* _OBJECTIVE_:
Everything from the first line to the line containing "aim = Vector((0, -0.05, 0))" is to be repeated exactly; nothing past it.

◆ ◆ ◆ ◆ ◆

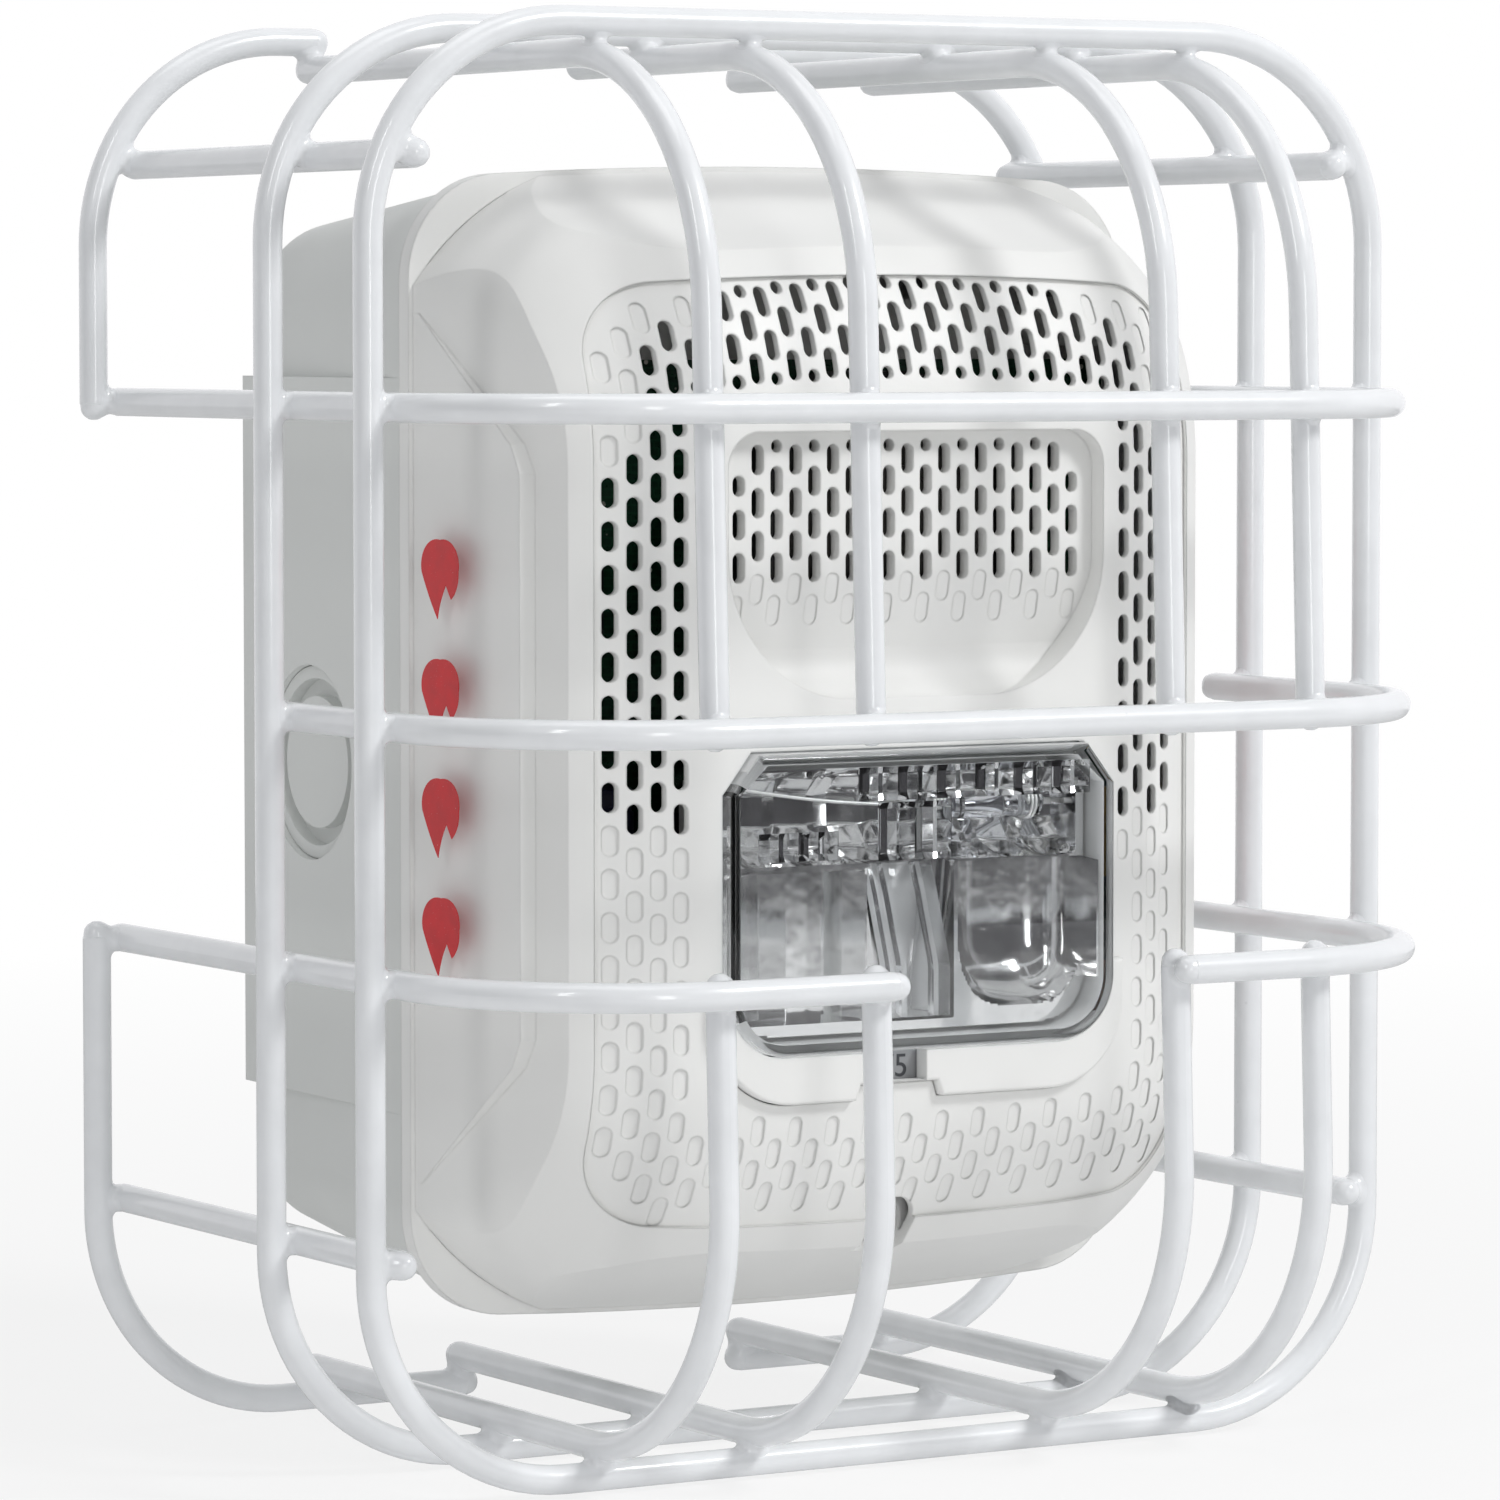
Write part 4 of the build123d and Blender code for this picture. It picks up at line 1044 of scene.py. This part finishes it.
link(walls.outputs["Color"], mirrored.inputs["Color"])
ray = tree.nodes.new("ShaderNodeLightPath")
shiny = tree.nodes.new("ShaderNodeMath")
shiny.operation = "MAXIMUM"
link(ray.outputs["Is Glossy Ray"], shiny.inputs[0])
link(ray.outputs["Is Transmission Ray"], shiny.inputs[1])
first = tree.nodes.new("ShaderNodeMixShader")
link(shiny.outputs[0], first.inputs["Fac"])
link(soft.outputs["Background"], first.inputs[1])
link(mirrored.outputs["Background"], first.inputs[2])
second = tree.nodes.new("ShaderNodeMixShader")
link(ray.outputs["Is Camera Ray"], second.inputs["Fac"])
link(first.outputs["Shader"], second.inputs[1])
link(seen.outputs["Background"], second.inputs[2])
link(second.outputs["Shader"], tree.nodes["World Output"].inputs["Surface"])

aim = Vector((0, -0.05, 0))


def softbox(name, place, size_x, size_y, power):
    """Rectangular area light aimed at the object."""
    light = bpy.data.lights.new(name, "AREA")
    light.shape = "RECTANGLE"
    light.size = size_x
    light.size_y = size_y
    light.energy = power
    lamp = bpy.data.objects.new(name, light)
    lamp.location = place
    lamp.rotation_euler = (aim - Vector(place)).to_track_quat("-Z", "Y").to_euler()
    scene.collection.objects.link(lamp)


softbox("key_right", (0.70, -1.20, 1.10), 0.40, 0.40, 14.0)
softbox("fill_front", (-0.35, -1.65, 0.25), 0.22, 0.6, 2.4)
softbox("rim_left", (-1.35, -0.9, 0.95), 0.16, 0.8, 3.2)
softbox("top", (-0.1, -0.1, 1.5), 1.0, 0.7, 3.5)

camera_data = bpy.data.cameras.new("camera")
camera_data.sensor_width = CAMERA_SENSOR
camera_data.lens = CAMERA_LENS
camera_data.clip_start = 0.05
camera_data.clip_end = 30.0
camera = bpy.data.objects.new("camera", camera_data)
camera.location = CAMERA_AT
camera.rotation_mode = "QUATERNION"
camera.rotation_quaternion = CAMERA_LOOKS.to_track_quat("-Z", "Y")
scene.collection.objects.link(camera)
scene.camera = camera
scene.view_settings.view_transform = "Standard"
scene.view_settings.look = "None"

◆ ◆ ◆ ◆ ◆

* _OUTPUT FOR THIS EXERCISE_:
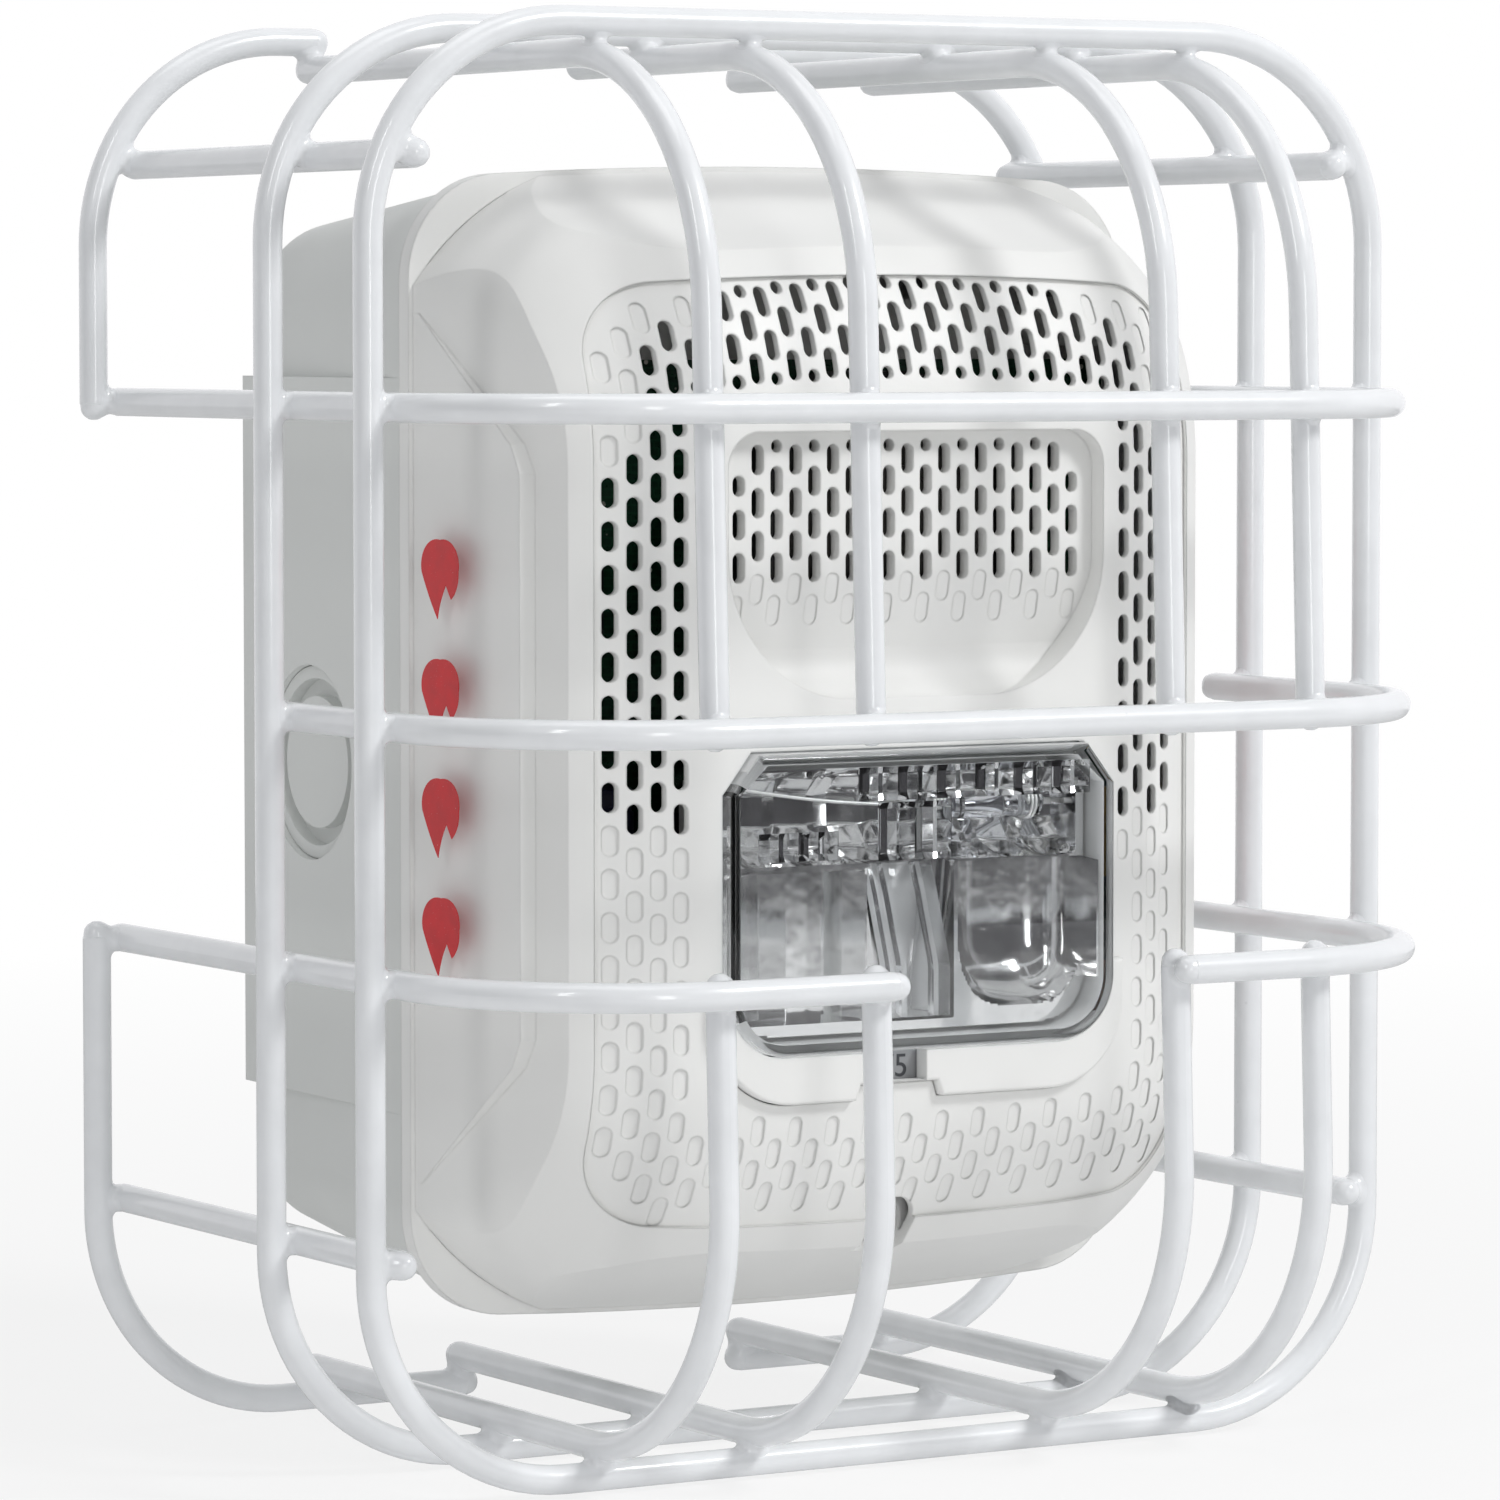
Write part 4 of the build123d and Blender code for this picture. It picks up at line 1044 of scene.py. This part finishes it.
link(walls.outputs["Color"], mirrored.inputs["Color"])
ray = tree.nodes.new("ShaderNodeLightPath")
shiny = tree.nodes.new("ShaderNodeMath")
shiny.operation = "MAXIMUM"
link(ray.outputs["Is Glossy Ray"], shiny.inputs[0])
link(ray.outputs["Is Transmission Ray"], shiny.inputs[1])
first = tree.nodes.new("ShaderNodeMixShader")
link(shiny.outputs[0], first.inputs["Fac"])
link(soft.outputs["Background"], first.inputs[1])
link(mirrored.outputs["Background"], first.inputs[2])
second = tree.nodes.new("ShaderNodeMixShader")
link(ray.outputs["Is Camera Ray"], second.inputs["Fac"])
link(first.outputs["Shader"], second.inputs[1])
link(seen.outputs["Background"], second.inputs[2])
link(second.outputs["Shader"], tree.nodes["World Output"].inputs["Surface"])

aim = Vector((0, -0.05, 0))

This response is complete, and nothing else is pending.